- What to do
Set down exactly the lines from the one with "Continue the build123d" to the one with "HOOP_RADII = (221.0, 197.0)", both included, and no line outside that range.

- Supplied material
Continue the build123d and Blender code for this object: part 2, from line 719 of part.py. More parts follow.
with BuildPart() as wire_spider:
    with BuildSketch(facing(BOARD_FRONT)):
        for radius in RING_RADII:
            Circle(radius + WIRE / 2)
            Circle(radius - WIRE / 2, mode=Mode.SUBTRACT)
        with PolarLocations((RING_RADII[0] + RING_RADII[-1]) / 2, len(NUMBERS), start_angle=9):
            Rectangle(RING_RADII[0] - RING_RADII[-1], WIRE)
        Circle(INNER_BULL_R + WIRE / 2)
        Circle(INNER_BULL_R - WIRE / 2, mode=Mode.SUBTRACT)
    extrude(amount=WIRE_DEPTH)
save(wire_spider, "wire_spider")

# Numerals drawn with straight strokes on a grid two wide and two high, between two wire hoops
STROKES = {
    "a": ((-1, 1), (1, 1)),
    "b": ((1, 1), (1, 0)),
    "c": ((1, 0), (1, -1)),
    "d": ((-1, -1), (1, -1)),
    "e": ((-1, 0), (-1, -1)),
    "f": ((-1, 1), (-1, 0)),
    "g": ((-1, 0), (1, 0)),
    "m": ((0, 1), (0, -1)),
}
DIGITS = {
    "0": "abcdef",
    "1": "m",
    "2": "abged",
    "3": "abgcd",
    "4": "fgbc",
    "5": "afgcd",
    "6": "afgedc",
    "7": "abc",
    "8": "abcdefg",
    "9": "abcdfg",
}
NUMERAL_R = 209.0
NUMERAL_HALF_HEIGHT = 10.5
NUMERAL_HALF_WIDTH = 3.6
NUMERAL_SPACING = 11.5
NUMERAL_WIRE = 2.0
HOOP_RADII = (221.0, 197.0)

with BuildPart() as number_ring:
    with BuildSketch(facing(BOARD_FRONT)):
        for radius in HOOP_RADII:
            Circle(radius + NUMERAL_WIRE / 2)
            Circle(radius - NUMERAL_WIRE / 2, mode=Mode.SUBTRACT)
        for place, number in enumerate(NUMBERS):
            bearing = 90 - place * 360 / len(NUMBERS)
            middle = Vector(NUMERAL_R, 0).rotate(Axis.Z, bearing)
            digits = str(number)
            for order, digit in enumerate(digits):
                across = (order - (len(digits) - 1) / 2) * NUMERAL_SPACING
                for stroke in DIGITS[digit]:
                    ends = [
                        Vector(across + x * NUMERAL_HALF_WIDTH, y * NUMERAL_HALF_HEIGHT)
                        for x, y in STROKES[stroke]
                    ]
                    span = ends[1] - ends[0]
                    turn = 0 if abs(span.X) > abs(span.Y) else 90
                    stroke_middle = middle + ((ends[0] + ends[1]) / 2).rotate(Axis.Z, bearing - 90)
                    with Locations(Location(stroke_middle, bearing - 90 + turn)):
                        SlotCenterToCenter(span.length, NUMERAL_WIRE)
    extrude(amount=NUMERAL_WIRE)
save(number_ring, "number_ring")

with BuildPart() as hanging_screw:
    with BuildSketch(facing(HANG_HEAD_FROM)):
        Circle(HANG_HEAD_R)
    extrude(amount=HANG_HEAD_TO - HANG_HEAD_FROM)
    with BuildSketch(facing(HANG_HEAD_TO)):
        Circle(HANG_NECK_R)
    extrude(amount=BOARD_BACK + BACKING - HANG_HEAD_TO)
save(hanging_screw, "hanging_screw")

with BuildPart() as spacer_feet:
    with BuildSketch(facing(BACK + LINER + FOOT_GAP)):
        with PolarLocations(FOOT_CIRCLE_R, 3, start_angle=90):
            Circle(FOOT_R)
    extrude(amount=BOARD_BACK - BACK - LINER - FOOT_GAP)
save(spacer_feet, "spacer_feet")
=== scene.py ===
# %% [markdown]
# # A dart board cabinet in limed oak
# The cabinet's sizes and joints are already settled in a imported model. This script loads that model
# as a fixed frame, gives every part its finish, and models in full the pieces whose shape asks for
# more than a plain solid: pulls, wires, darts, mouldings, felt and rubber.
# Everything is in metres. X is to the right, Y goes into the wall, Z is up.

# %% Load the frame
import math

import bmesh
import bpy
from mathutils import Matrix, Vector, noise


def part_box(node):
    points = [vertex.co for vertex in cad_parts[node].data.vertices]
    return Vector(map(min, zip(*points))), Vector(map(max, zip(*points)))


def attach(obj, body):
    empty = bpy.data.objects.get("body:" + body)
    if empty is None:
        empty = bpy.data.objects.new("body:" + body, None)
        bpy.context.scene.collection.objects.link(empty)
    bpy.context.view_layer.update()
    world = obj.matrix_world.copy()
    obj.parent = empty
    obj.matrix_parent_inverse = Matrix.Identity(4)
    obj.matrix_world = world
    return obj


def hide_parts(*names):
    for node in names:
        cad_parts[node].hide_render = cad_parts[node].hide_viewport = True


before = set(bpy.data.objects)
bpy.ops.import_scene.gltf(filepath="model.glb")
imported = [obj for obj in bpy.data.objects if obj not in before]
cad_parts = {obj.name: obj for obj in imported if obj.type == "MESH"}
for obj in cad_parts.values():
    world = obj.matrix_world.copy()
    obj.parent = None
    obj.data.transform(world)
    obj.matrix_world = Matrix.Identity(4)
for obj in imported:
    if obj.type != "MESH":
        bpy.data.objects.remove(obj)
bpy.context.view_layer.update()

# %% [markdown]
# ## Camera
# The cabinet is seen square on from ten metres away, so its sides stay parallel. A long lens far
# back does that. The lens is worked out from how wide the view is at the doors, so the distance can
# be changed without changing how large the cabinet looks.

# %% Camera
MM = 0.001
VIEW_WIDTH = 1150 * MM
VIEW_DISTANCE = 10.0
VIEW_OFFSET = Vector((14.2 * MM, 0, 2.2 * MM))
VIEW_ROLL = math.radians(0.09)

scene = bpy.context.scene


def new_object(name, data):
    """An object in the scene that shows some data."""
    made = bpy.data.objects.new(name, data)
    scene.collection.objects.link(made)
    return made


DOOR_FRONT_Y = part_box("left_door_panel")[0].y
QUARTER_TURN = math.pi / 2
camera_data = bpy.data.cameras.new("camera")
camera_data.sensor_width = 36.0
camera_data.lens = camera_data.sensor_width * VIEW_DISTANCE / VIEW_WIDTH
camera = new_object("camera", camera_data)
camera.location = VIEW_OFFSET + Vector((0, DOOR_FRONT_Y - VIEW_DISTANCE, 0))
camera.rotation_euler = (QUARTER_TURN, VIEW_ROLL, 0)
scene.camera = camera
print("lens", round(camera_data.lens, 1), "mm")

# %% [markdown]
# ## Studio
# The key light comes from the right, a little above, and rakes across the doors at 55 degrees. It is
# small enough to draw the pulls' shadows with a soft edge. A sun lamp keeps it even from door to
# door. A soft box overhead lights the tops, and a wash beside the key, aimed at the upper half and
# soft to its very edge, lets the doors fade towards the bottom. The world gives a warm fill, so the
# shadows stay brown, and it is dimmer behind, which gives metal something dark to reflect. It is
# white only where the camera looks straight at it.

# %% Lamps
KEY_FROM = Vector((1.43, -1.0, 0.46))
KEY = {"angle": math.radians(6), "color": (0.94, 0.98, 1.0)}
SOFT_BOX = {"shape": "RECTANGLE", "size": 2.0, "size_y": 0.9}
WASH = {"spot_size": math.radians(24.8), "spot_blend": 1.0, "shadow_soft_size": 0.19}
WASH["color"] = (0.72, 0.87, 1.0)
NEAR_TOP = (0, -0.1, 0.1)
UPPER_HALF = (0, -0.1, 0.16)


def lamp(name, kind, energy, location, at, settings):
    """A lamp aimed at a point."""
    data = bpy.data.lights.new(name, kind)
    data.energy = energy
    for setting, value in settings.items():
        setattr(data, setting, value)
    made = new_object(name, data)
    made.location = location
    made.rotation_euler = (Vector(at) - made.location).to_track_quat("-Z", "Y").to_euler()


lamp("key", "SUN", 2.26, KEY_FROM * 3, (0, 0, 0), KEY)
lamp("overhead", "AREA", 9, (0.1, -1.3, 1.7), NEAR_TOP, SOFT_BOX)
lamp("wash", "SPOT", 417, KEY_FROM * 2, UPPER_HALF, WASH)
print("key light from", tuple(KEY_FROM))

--

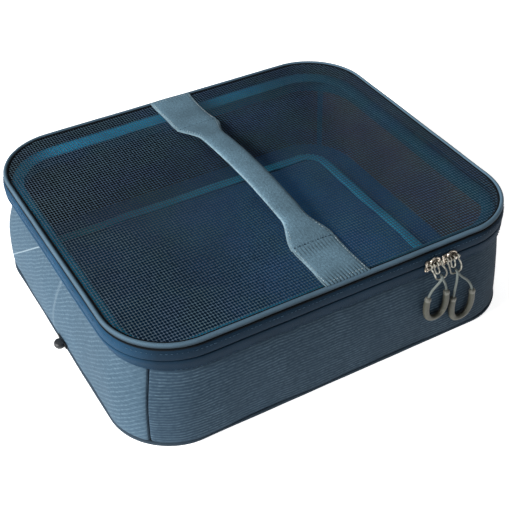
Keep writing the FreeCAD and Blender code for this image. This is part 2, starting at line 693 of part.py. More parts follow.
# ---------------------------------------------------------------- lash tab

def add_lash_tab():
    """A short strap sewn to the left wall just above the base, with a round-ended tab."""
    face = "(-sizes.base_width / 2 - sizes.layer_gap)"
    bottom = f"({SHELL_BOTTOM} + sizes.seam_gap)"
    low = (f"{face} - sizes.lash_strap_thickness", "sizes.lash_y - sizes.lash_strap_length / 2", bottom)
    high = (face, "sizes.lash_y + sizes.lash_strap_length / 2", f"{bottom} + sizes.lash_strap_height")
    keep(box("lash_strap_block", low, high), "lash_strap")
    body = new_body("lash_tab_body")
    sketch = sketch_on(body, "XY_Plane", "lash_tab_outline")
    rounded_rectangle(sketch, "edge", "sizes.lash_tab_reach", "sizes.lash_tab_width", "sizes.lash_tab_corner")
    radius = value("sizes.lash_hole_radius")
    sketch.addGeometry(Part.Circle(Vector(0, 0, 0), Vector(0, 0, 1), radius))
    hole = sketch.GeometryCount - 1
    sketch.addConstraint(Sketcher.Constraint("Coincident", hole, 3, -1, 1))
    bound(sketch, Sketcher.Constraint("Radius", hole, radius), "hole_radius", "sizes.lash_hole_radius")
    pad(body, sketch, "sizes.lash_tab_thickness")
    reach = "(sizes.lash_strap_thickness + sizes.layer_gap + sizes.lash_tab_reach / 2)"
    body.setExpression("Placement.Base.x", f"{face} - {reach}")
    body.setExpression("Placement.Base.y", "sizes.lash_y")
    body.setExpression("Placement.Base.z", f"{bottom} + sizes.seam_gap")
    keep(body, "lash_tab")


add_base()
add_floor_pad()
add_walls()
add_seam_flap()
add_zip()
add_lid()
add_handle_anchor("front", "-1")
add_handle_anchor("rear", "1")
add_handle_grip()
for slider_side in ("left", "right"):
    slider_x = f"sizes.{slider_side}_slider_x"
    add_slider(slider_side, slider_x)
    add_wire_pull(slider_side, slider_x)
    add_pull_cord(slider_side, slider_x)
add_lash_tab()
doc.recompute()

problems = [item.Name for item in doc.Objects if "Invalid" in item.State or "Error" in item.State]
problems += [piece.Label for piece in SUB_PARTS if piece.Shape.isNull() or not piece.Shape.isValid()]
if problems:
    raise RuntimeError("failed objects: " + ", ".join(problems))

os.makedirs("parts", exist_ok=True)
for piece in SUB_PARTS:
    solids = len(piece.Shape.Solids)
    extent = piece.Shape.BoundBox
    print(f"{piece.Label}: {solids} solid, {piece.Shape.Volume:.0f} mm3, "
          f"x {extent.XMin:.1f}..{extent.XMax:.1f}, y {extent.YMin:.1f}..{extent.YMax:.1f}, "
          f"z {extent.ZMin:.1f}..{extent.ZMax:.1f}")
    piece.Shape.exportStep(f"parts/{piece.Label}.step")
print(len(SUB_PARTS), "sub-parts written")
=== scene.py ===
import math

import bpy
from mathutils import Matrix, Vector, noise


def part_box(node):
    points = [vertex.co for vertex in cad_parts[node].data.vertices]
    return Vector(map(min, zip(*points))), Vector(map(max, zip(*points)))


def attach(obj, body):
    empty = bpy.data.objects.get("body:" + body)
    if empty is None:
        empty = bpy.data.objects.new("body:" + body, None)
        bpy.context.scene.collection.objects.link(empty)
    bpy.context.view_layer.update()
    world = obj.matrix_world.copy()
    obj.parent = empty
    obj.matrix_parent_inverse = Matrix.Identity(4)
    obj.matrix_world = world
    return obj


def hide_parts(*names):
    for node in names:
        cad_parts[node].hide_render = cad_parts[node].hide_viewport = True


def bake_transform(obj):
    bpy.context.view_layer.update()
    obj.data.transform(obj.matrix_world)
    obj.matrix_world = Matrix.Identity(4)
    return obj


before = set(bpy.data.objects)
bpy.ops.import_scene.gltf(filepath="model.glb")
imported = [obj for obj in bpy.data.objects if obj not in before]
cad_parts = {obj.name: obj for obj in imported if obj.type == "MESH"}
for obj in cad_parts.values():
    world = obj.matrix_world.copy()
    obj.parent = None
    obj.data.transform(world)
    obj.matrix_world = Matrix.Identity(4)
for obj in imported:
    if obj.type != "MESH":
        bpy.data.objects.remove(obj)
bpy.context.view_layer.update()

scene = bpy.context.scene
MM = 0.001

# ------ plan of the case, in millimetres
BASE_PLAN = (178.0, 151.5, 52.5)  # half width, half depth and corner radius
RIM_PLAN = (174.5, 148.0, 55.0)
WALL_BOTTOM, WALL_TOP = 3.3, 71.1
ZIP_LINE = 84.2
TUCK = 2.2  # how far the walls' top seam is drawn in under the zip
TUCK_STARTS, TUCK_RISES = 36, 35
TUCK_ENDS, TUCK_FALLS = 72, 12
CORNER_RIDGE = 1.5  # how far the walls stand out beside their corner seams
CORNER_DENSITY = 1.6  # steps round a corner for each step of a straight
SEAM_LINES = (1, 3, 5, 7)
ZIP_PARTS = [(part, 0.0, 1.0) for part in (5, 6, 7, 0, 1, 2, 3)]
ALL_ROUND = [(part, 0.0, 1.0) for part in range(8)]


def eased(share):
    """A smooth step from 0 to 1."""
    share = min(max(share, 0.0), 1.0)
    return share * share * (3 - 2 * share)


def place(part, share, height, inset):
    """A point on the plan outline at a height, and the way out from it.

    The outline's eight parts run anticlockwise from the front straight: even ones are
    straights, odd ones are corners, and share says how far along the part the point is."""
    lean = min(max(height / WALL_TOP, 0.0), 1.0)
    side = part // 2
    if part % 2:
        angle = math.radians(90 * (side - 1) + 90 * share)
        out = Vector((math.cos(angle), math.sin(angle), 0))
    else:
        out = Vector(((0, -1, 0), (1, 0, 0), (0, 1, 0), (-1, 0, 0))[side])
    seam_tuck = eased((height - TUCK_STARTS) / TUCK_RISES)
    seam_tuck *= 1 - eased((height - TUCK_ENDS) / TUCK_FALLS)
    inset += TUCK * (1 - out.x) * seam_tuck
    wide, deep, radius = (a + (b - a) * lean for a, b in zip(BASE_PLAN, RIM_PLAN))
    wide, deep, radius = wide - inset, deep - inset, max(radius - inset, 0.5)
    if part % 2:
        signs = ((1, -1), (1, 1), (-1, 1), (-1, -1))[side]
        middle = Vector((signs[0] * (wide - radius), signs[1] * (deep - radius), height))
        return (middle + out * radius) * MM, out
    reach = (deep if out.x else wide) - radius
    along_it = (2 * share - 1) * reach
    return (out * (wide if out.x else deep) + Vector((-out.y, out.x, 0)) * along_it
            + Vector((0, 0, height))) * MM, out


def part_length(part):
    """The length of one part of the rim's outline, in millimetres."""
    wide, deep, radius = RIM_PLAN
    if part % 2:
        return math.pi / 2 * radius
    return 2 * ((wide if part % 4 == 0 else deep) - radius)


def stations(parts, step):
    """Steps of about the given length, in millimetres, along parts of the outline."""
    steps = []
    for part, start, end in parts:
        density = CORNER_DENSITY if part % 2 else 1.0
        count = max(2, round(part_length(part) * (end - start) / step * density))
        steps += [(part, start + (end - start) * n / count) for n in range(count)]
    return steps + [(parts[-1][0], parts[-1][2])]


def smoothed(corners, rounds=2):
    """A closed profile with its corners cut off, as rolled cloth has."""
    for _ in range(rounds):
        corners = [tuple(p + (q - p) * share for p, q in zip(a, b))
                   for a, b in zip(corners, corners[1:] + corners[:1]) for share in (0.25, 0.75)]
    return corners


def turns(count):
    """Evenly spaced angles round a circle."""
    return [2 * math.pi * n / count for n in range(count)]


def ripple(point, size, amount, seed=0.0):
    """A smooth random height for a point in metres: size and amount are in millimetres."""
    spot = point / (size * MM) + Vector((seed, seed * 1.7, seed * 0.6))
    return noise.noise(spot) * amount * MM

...

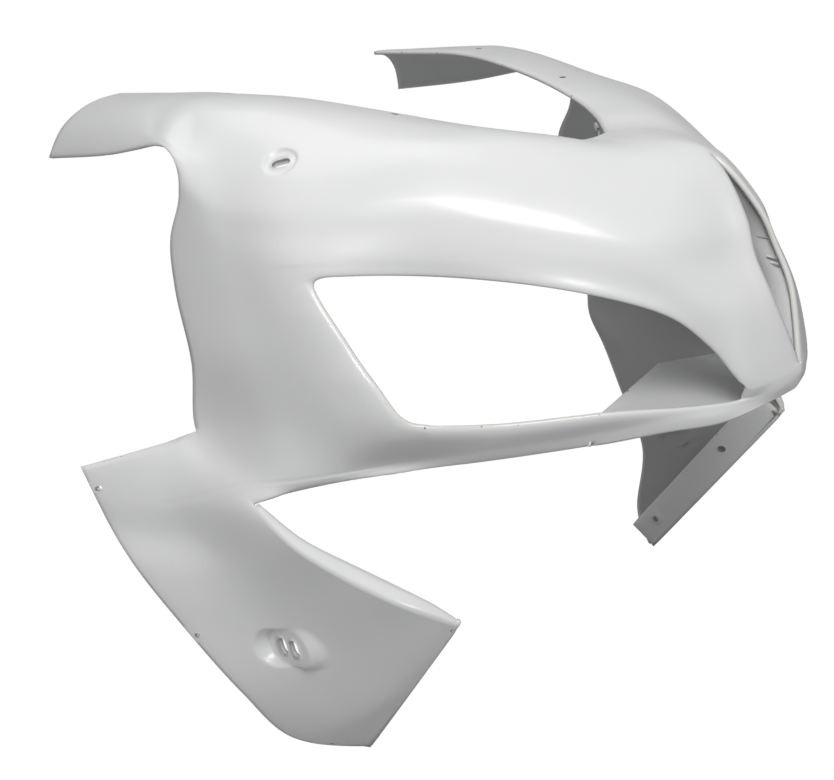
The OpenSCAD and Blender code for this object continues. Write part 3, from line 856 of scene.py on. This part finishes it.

- Task output
Continue the build123d and Blender code for this object: part 2, from line 719 of part.py. More parts follow.
with BuildPart() as wire_spider:
    with BuildSketch(facing(BOARD_FRONT)):
        for radius in RING_RADII:
            Circle(radius + WIRE / 2)
            Circle(radius - WIRE / 2, mode=Mode.SUBTRACT)
        with PolarLocations((RING_RADII[0] + RING_RADII[-1]) / 2, len(NUMBERS), start_angle=9):
            Rectangle(RING_RADII[0] - RING_RADII[-1], WIRE)
        Circle(INNER_BULL_R + WIRE / 2)
        Circle(INNER_BULL_R - WIRE / 2, mode=Mode.SUBTRACT)
    extrude(amount=WIRE_DEPTH)
save(wire_spider, "wire_spider")

# Numerals drawn with straight strokes on a grid two wide and two high, between two wire hoops
STROKES = {
    "a": ((-1, 1), (1, 1)),
    "b": ((1, 1), (1, 0)),
    "c": ((1, 0), (1, -1)),
    "d": ((-1, -1), (1, -1)),
    "e": ((-1, 0), (-1, -1)),
    "f": ((-1, 1), (-1, 0)),
    "g": ((-1, 0), (1, 0)),
    "m": ((0, 1), (0, -1)),
}
DIGITS = {
    "0": "abcdef",
    "1": "m",
    "2": "abged",
    "3": "abgcd",
    "4": "fgbc",
    "5": "afgcd",
    "6": "afgedc",
    "7": "abc",
    "8": "abcdefg",
    "9": "abcdfg",
}
NUMERAL_R = 209.0
NUMERAL_HALF_HEIGHT = 10.5
NUMERAL_HALF_WIDTH = 3.6
NUMERAL_SPACING = 11.5
NUMERAL_WIRE = 2.0
HOOP_RADII = (221.0, 197.0)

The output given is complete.